Tehcire uğratılanların sayısı ise 450 bin ile 500 bin arasında değişmektedir. Sonraki yıllarda bu Ermenilerin büyük çoğunluğu yabancı ülkelere göç etmişlerdir.

Savaş döneminde Türkiye'de 300 bin Ermeni yaşamaya devam etmiştir.

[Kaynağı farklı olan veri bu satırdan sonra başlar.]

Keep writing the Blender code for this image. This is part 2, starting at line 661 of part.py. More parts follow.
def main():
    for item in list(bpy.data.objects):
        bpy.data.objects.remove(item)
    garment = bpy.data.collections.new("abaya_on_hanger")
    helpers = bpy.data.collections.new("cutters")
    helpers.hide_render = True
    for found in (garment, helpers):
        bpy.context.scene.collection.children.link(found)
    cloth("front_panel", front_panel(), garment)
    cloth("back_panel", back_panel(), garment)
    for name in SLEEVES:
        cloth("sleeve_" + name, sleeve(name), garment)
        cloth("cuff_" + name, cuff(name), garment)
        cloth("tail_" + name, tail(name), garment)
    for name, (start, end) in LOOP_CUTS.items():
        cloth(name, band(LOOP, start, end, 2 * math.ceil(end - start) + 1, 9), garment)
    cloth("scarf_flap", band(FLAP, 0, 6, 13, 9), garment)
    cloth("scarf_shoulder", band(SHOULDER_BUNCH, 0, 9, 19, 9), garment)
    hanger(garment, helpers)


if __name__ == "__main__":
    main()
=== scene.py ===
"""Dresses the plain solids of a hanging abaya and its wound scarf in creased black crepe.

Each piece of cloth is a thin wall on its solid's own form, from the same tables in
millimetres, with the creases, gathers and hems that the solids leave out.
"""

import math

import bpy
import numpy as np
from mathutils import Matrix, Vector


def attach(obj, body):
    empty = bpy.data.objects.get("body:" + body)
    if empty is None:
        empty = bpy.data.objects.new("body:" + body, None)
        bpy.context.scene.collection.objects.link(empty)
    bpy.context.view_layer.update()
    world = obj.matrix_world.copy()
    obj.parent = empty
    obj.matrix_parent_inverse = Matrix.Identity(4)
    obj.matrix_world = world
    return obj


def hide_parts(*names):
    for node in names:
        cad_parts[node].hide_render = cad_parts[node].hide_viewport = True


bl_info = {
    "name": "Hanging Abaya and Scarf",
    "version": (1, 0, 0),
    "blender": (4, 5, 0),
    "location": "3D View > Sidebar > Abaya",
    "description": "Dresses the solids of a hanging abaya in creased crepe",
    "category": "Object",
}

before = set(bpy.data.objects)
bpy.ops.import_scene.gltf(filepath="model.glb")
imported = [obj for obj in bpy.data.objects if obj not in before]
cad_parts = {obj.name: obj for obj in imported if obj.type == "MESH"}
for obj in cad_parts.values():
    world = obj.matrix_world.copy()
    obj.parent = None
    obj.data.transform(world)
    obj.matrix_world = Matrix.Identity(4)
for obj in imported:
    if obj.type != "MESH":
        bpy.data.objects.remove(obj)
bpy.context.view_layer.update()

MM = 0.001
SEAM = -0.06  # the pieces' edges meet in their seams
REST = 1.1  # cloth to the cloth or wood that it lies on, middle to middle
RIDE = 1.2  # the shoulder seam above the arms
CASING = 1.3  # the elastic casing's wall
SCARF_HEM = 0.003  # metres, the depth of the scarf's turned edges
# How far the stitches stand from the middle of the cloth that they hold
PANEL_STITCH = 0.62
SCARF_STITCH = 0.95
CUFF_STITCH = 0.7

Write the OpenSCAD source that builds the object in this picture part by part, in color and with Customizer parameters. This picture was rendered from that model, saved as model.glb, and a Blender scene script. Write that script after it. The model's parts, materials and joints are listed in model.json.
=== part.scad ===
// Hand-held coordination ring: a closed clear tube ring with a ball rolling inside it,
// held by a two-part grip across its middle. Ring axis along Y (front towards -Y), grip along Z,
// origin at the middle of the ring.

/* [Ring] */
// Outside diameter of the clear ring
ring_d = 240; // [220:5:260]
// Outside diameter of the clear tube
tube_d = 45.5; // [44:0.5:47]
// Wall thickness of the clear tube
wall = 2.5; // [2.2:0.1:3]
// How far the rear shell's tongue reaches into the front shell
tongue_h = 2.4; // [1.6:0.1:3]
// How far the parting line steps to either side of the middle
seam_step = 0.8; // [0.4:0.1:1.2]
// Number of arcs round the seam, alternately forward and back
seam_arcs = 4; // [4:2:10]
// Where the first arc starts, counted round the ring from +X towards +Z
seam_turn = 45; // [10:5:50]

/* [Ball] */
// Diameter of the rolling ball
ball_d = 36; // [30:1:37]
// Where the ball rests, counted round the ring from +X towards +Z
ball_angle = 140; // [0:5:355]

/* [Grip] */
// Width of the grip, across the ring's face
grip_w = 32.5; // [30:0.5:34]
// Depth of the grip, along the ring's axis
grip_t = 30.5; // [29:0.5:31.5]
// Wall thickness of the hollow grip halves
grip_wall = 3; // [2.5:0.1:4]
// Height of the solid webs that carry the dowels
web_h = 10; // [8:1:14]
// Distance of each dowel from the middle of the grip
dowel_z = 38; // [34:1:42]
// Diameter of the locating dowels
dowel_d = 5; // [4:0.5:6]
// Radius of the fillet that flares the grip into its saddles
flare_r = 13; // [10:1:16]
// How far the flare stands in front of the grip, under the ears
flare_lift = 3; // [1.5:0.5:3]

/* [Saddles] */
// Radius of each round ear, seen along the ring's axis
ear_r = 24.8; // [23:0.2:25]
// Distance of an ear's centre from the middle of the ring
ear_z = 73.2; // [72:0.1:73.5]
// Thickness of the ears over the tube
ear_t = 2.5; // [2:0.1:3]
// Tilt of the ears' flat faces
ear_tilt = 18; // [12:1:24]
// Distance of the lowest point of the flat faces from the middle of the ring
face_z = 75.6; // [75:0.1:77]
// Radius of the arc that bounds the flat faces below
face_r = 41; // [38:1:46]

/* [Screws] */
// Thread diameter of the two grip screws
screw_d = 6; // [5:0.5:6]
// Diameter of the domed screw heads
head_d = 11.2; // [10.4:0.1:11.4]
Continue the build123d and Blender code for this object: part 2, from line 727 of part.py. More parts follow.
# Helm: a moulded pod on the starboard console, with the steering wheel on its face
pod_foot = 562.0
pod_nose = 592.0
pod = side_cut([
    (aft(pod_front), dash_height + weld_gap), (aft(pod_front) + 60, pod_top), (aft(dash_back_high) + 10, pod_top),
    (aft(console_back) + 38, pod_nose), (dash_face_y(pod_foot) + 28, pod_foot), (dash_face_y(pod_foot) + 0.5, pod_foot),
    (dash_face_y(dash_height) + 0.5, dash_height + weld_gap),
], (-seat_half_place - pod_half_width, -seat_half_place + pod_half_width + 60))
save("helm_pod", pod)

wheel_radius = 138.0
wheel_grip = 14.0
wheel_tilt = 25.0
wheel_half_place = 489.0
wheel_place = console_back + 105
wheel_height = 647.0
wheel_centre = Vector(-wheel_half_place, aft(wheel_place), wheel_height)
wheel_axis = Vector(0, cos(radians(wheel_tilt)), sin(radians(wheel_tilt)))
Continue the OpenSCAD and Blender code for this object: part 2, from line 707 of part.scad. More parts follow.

Ermeni kayıplarının büyük bir bölümünü cephede Osmanlı ordusuna karşı kurşun atarken kurşun yiyen Ermeni askerleri oluşturmuştur.

Keza, açlık, bulaşıcı hastalıklar ve soğuk iklim şartlarından ölenlerin sayısı da on binlercedir.

Sadece Kafkasya'daki Rus topraklarında olumsuz koşullardan 40 bin Ermeni hayatını kaybetmiştir.

Bazı aşiretlerin saldırıları sonucunda öldürülenlerin sayısı ise 10 bindir.

Ermeni kayıplarının tamamı yaklaşık 150 bindir ancak Rus istihbaratçılarının ifade ettiği gibi, bu sayıya bir sıfır ilave edilmek suretiyle 1,5 milyon Ermeni'nin öldürüldüğü ileri sürülmektedir.

Sayın milletvekilleri, Ermeni yayıncı Arşak Çobanyan'ın ifadesiyle "Benzer bütün krizlerde abartma kaçınılmazdır? Ancak Türkiye'de Ermenilerin yok edildiği gerçek değildir."

Asılsız Ermeni iddialarını sürekli gündemde tutanlar, Türkiye ve Ermenistan ilişkilerinin gelişmesine engel olmak suretiyle, aslında Ermeni halkına zarar vermektedirler. Tarihî sorunları kaşımakla ülkeler arasında dostluk ve barış inşa edilemez.

Çevremizde ve dünyada barışın ve dostluğun hâkim olması temennisiyle, yüce heyetinizi saygıyla selamlıyorum. (AK PARTİ ve MHP sıralarından alkışlar)

BAŞKAN - Teşekkür ediyorum Sayın Sertçelik.